» PROBLEM TO WORK ON: All of the material below is to be repeated exactly.

****************

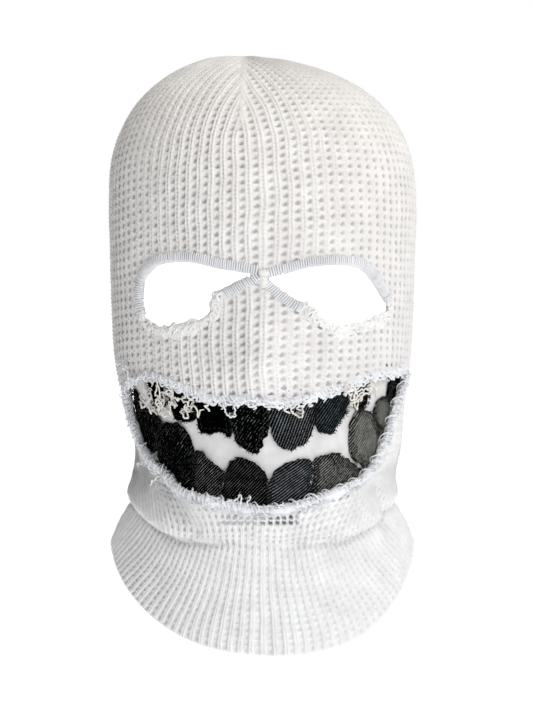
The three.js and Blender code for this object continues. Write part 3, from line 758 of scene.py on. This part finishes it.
def make_hood():
    theta, a, start = hood_grid()
    base = outer(theta, a)
    normal = outward(theta, a)
    ribs, courses = knit_phase(theta, a, start, base)
    depth = knit_depth(ribs, courses, theta, base)
    height, degrees = base[..., 2], np.degrees(np.abs(theta))
    from_apex = np.hypot(base[..., 0] - APEX_X, base[..., 1])
    seam = (theta - math.radians(SEAM_TURN)) % (np.pi / 2)
    seam = np.minimum(seam, np.pi / 2 - seam)
    near_seam = np.exp(-((seam * from_apex / 2.3) ** 2)) * smooth(-40, -30, height)
    depth = depth * (1 - 0.85 * near_seam) + 0.15 * near_seam
    flat = np.stack([np.degrees(theta) * MM_PER_DEGREE, height], -1)
    slots = ladder(flat) * (base[..., 1] < 0)
    depth = np.where(slots > 0.02, np.minimum(depth + SLOT_DEPTH * slots, DEEPEST), depth)
    above = height - crease_height(degrees)
    depth = depth + GROOVE * np.exp(-(((above + 1.0) / 2.4) ** 2)) * smooth(6, 22, degrees)
    high = height > -20
    crown = smooth(12, 3, from_apex) * high
    collar = smooth(2, -6, above)
    # Beside the face the knit is stretched and its dimples are painted darker, more on the wearer's right,
    # the side away from the key light, than on the left.
    flank = smooth(40, 75, degrees) * (0.25 + 0.75 * smooth(120, 90, degrees)) * smooth(-205, -180, height)
    flank = flank * np.where(base[..., 0] > 0, 0.55, 1.0)
    # On the collar most of the painted shade is taken off at the front and about half on the wearer's left,
    # while on the wearer's right, away from the key light, it is kept.
    shaded_side = smooth(15, 50, degrees) * np.where(base[..., 0] > 0, 0.2, 1.0)
    # Painted shade: how dark each point of the knit is painted for lying deep below its outer face.
    shade = smooth(0, 1, (depth - 0.9 + 0.55 * flank) / (1.5 - 0.9 * flank))
    hollow_shade = (0.45 + 0.33 * flank) * shade * (1 - crown) * (1 - (0.6 - 0.75 * shaded_side) * collar)
    # The ladder's slots get the full painted shade, as holes that little light enters.
    hollow_shade = np.maximum(hollow_shade, slots)
    depth = depth * (1 - crown) + 0.8 * crown + 2.2 * smooth(24, 2, from_apex) * high
    # The crown is a little flatter on the wearer's left.
    x = base[..., 0]
    depth = depth + 1.1 * smooth(-8, 6, x) * smooth(62, 30, x) * smooth(-22, -8, height)
    columns = theta.shape[1]
    body = base - normal * depth[..., None]
    # The hem turns in round a lip.
    centre = base[-1] - normal[-1] * (KNIT / 2 + 0.2)
    down = unit(base[-1] - base[-2])
    lip = []
    for turn in np.radians([35, 75, 115, 155]):
        ring = centre + normal[-1] * math.cos(turn) * 1.0 + down * math.sin(turn) * 1.0
        lip.append(ring - normal[-1] * (depth[-1] * 0.6 * math.cos(turn) ** 2)[:, None])
    grid = np.concatenate([body, np.array(lip)])
    quads = grid_quads(len(grid), columns, True)
    flat = np.concatenate([flat, np.repeat(flat[-1:], len(lip), 0)]).reshape(-1, 2)
    front = np.concatenate([base[..., 1] < 0, np.zeros((len(lip), columns), bool)]).reshape(-1)
    cut = holes_in(flat, *OUTER_CUT) & front
    quads = quads[~cut[quads].all(axis=1)]
    points = grid.reshape(-1, 3)
    top = len(points)
    points = np.vstack([points, body[0].mean(axis=0)[None]])
    hollow_shade = np.concatenate([hollow_shade.ravel(), np.zeros(len(lip) * columns + 1)])
    ring = np.arange(columns)
    fan_quads = np.stack([np.full(columns // 2, top), ring[0::2], ring[1::2], np.roll(ring[0::2], -1)], -1)
    quads = np.vstack([quads, fan_quads])
    hollow_shade = kept(hollow_shade, quads)[0]
    points, quads = kept(points, quads)
    thing = build("hood_knit", points, quads, hood_white, "white_knit", ["knit_hood"])
    thing.data.attributes.new("hollow_shade", "FLOAT", "POINT").data.foreach_set("value", hollow_shade.astype(np.float32))
    return thing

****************

» ANSWER FOR THIS EXERCISE:
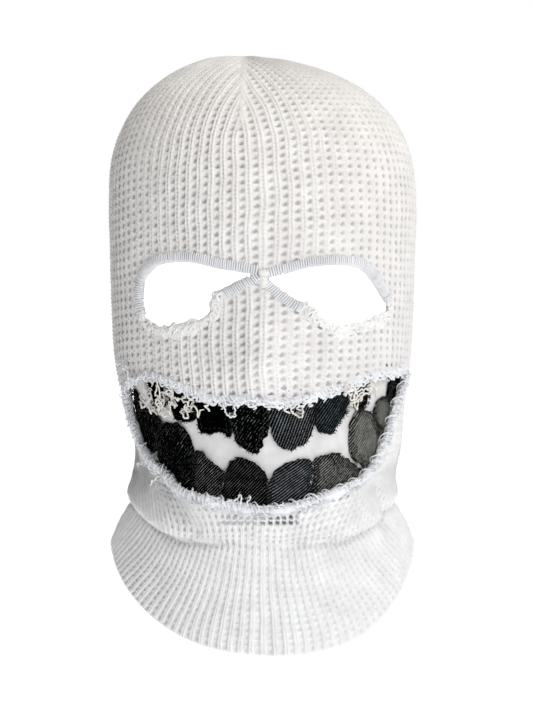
The three.js and Blender code for this object continues. Write part 3, from line 758 of scene.py on. This part finishes it.
def make_hood():
    theta, a, start = hood_grid()
    base = outer(theta, a)
    normal = outward(theta, a)
    ribs, courses = knit_phase(theta, a, start, base)
    depth = knit_depth(ribs, courses, theta, base)
    height, degrees = base[..., 2], np.degrees(np.abs(theta))
    from_apex = np.hypot(base[..., 0] - APEX_X, base[..., 1])
    seam = (theta - math.radians(SEAM_TURN)) % (np.pi / 2)
    seam = np.minimum(seam, np.pi / 2 - seam)
    near_seam = np.exp(-((seam * from_apex / 2.3) ** 2)) * smooth(-40, -30, height)
    depth = depth * (1 - 0.85 * near_seam) + 0.15 * near_seam
    flat = np.stack([np.degrees(theta) * MM_PER_DEGREE, height], -1)
    slots = ladder(flat) * (base[..., 1] < 0)
    depth = np.where(slots > 0.02, np.minimum(depth + SLOT_DEPTH * slots, DEEPEST), depth)
    above = height - crease_height(degrees)
    depth = depth + GROOVE * np.exp(-(((above + 1.0) / 2.4) ** 2)) * smooth(6, 22, degrees)
    high = height > -20
    crown = smooth(12, 3, from_apex) * high
    collar = smooth(2, -6, above)
    # Beside the face the knit is stretched and its dimples are painted darker, more on the wearer's right,
    # the side away from the key light, than on the left.
    flank = smooth(40, 75, degrees) * (0.25 + 0.75 * smooth(120, 90, degrees)) * smooth(-205, -180, height)
    flank = flank * np.where(base[..., 0] > 0, 0.55, 1.0)
    # On the collar most of the painted shade is taken off at the front and about half on the wearer's left,
    # while on the wearer's right, away from the key light, it is kept.
    shaded_side = smooth(15, 50, degrees) * np.where(base[..., 0] > 0, 0.2, 1.0)
    # Painted shade: how dark each point of the knit is painted for lying deep below its outer face.
    shade = smooth(0, 1, (depth - 0.9 + 0.55 * flank) / (1.5 - 0.9 * flank))
    hollow_shade = (0.45 + 0.33 * flank) * shade * (1 - crown) * (1 - (0.6 - 0.75 * shaded_side) * collar)
    # The ladder's slots get the full painted shade, as holes that little light enters.
    hollow_shade = np.maximum(hollow_shade, slots)
    depth = depth * (1 - crown) + 0.8 * crown + 2.2 * smooth(24, 2, from_apex) * high
    # The crown is a little flatter on the wearer's left.
    x = base[..., 0]
    depth = depth + 1.1 * smooth(-8, 6, x) * smooth(62, 30, x) * smooth(-22, -8, height)
    columns = theta.shape[1]
    body = base - normal * depth[..., None]
    # The hem turns in round a lip.
    centre = base[-1] - normal[-1] * (KNIT / 2 + 0.2)
    down = unit(base[-1] - base[-2])
    lip = []
    for turn in np.radians([35, 75, 115, 155]):
        ring = centre + normal[-1] * math.cos(turn) * 1.0 + down * math.sin(turn) * 1.0
        lip.append(ring - normal[-1] * (depth[-1] * 0.6 * math.cos(turn) ** 2)[:, None])
    grid = np.concatenate([body, np.array(lip)])
    quads = grid_quads(len(grid), columns, True)
    flat = np.concatenate([flat, np.repeat(flat[-1:], len(lip), 0)]).reshape(-1, 2)
    front = np.concatenate([base[..., 1] < 0, np.zeros((len(lip), columns), bool)]).reshape(-1)
    cut = holes_in(flat, *OUTER_CUT) & front
    quads = quads[~cut[quads].all(axis=1)]
    points = grid.reshape(-1, 3)
    top = len(points)
    points = np.vstack([points, body[0].mean(axis=0)[None]])
    hollow_shade = np.concatenate([hollow_shade.ravel(), np.zeros(len(lip) * columns + 1)])
    ring = np.arange(columns)
    fan_quads = np.stack([np.full(columns // 2, top), ring[0::2], ring[1::2], np.roll(ring[0::2], -1)], -1)
    quads = np.vstack([quads, fan_quads])
    hollow_shade = kept(hollow_shade, quads)[0]
    points, quads = kept(points, quads)
    thing = build("hood_knit", points, quads, hood_white, "white_knit", ["knit_hood"])
    thing.data.attributes.new("hollow_shade", "FLOAT", "POINT").data.foreach_set("value", hollow_shade.astype(np.float32))
    return thing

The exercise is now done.